Tuesday, November 11, 2008
Between Laurence Maroney, Sammy Morris and LaMont Jordan, injuries at the halfback position have been all-too-frequent for the New England Patriots.
But with undrafted rookies with compound names are picking up the slack, they never seem to notice.
BenJarvus Green-Ellis ran for a career-high 105 yards and a touchdown, Matt Cassel ran for another and the defense looked stout again in a 20-10 victory over the division rival Buffalo Bills.
Despite two 1,000-yard rushing seasons at Mississippi, Green-Ellis didn't get the attention of any teams on draft day. On Sunday, he got the attention of the Bills' defense, pounding out consistent yardage and chewing up clock, keeping the Patriots' offense on the field for nearly 40 minutes, and the Bills' offense off it.
Even in the rare occasions that the Bills had the ball, they couldn't move it. The Patriots allowed only 60 rushing yards on 18 carries, and Trent Edwards's attempts to pass downfield, as interceptions by Ellis Hobbs and Deltha O'Neal showed, ended in failure.
The result was a victory in a true grind-out game: New England didn't score many points but allowed fewer, and did just enough on both sides of the ball to come away with the victory. It's a cliche, but after watching Sunday's game, it's the only way to describe it.

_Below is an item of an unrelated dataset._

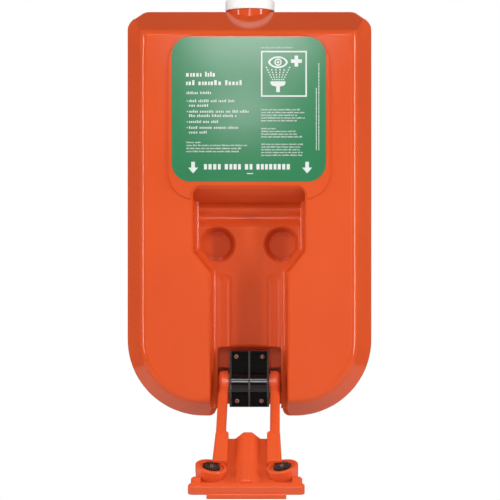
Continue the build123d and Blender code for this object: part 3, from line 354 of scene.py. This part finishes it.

As guard Logan Mankins and fullback Heath Evans said, the Patriots are not against playing this way. And why should they? In the Super Bowl-winning seasons of 2003 and 2004, New England didn't have Randy Moss racing to catch 60-yard touchdowns, and Tom Brady wasn't using a glorified spread offense to put six points on the board in one minute or less. Instead, the Pats lengthened the drives and shortened the games. They played close, physical games, and in the end, did all it took to win.
It's another cliche, but as long as the Patriots are dusting off a familar style of play, it may be appropriate to do the same to the phrases used to describe them.